This has been a very interesting thread. I've always said that parenting adult children is much harder than parenting younger ones. Not physically but very much emotionally.
I'm struggling with my 26 ds. I lost my eldest ds at 18 to cancer of the brain. Youngest ds was 14/15/16 at the time of his brother's illness and death. Horrific for all of us, horrific in many different ways. 10 years on we are both trying to navigate normal life stresses alongside grief and trauma from what happened. 10 years on my ds is now trying to make sense of everything that happened, how it affects his decisions or more likely his inability to make decisions.
He is at crisis point and parenting this is terribly terribly hard. He's good at being physically independent, lives on his own, manages his own bills, washing, cooking, job etc.

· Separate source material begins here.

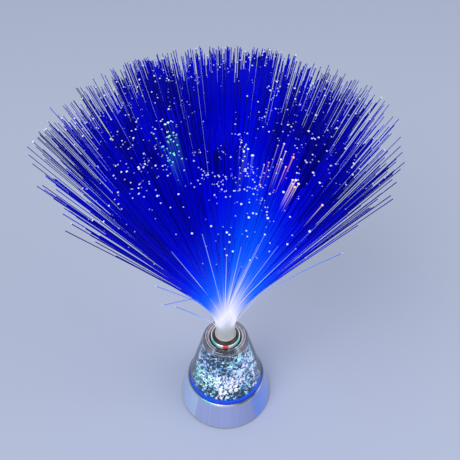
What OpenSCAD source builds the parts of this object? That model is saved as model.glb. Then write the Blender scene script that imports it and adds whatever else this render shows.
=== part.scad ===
// Fibre optic lamp: a battery base with a clear cone of crystal chips, and a spray of
// light-carrying strands that lifts out of a swivelling bush in the collar.
// The origin is the centre of the foot ring, on the surface the lamp stands on. Front is -Y.

/* [Base] */
// Radius of the skirt at its foot
base_r = 45; // [44:0.5:46]
// Radius of the skirt at its top edge
base_top_r = 38.4; // [38:0.1:39]
// Height of the deck that carries the cone
deck_z = 29.4; // [29:0.2:31]
// Wall thickness of the skirt
skirt_wall = 2.2; // [2:0.1:2.6]

/* [Cone] */
// Outer radius of the clear cone at its foot
cone_foot_r = 36.4; // [36:0.1:36.5]
// Outer radius of the clear cone where it meets its rounded lip
cone_shoulder_r = 21.6; // [21.4:0.1:22]
// Height at which the wall meets the lip, and of the collar's seat
shoulder_z = 88.6; // [88:0.2:89]
// Wall thickness of the clear cone
cone_wall = 2.4; // [2:0.1:2.6]
// Width of the glowing ring under the cone's thick foot
light_ring_w = 3.2; // [2.8:0.1:3.6]

/* [Crystals] */
// Centre to centre distance of the chips
chip_pitch = 8; // [7.5:0.5:8]
// Size of a chip, as a share of that distance
chip_fill = 0.48; // [0.4:0.01:0.49]

/* [Collar and socket] */
// Height of the collar's chrome rim
collar_z = 94; // [93:0.2:95]
// Outer radius of the collar's chrome rim
collar_r = 13.6; // [13.5:0.05:13.7]
// Radius of the bush, which turns in the collar
bush_r = 12.4; // [12.2:0.1:12.5]

/* [Spray] */
// Radius of the bundle of strands
bundle_r = 9.2; // [9:0.05:9.3]
// Height at which the strands leave the bundle
bundle_z = 110; // [104:1:116]
// Number of strands modelled
strand_count = 320; // [300:10:340]
// Radius of a strand
strand_r = 0.36; // [0.3:0.02:0.36]
// Length of the longest strand above the bundle
strand_length = 242; // [200:1:260]
// Tilt of the middle strands as they launch, in degrees
inner_tilt = 4; // [3:0.5:6]
// Tilt added out to the edge of the spray, in degrees
fan_tilt = 18; // [14:0.5:22]
// More tilt on the few outermost strands, in degrees
stray_tilt = 7; // [4:0.5:12]
// Share by which the spray leans back, away from the front
lean = 0.1; // [0:0.02:0.12]

/* [Battery bay] */
// Diameter of a cell
cell_d = 10.5; // [10.5:0.1:10.6]
// Length of a cell with its nub
cell_l = 44.5; // [44:0.1:44.6]
// Number of cells side by side
cell_count = 3; // [3:1:3]

/* [Moving parts] */
// Travel of the power switch's knob
switch_travel = 4; // [3:0.5:4]
// Clearance of a turning piece in its bore
running_gap = 0.05; // [0.02:0.01:0.08]

/* [Hidden] */
$fn = 96;
fit_gap = 0.1;
loose_gap = 0.3;
through = 40;

// Foot ring and base plate
foot_inner_r = 36.6;
foot_outer_r = 41;
foot_h = 2;
plate_z = 1.2;
plate_h = 2.4;
plate_top = plate_z + plate_h;
plate_r = base_r - skirt_wall - 0.5;
screw_ring_r = 32.8;
screw_head_r = 2.6;
screw_r = 1.25;
boss_r = 3.2;
boss_top = 12;
rim_z = 0.8;
rim_h = 1.2;
edge_r = 0.7;
screw_head_z = 1.4;
screw_head_h = 1.5;
screw_slot = 0.7;
screw_tip_z = 10;
screw_hole_z = 10.5;
rib_w = 2;
rib_reach = 7.4;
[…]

I'm finding it hard to know when it's a listening ear he wants or advice he wants. He has survivors guilt, I have a mums guilt that his life was affected beyond measure by what happened. I try to solve things for him because of this guilt, this guilt that I couldn't save his brother, and couldn't save him from the trauma of losing his brother. We are probably both fucked up. We did have an honest, very tearful conversation last week when I was also able to talk to him about my struggles, and I think we have made a bit of headway with communicating with each other.
I need to stop solving, he needs to communicate when he wants to vent or talk through. He has a counsellor but I'm still his safe person. I need to be that for him but in a way that is positive for both of us.
Our life experiences are different. I left home at 19, bought a flat at 22. It was simpler then. His late teens/early adulthood have been traumatic.
We are trying to navigate this but we are both exhausted from life experiences.
I have gone off on a tangent and all our experiences are different. I want to acknowledge that this stage of parenting is difficult. We all want the best for our kids. We will get it wrong many times, as will our kids. There are things from this thread that I will take on board so I can help us both navigate our way through.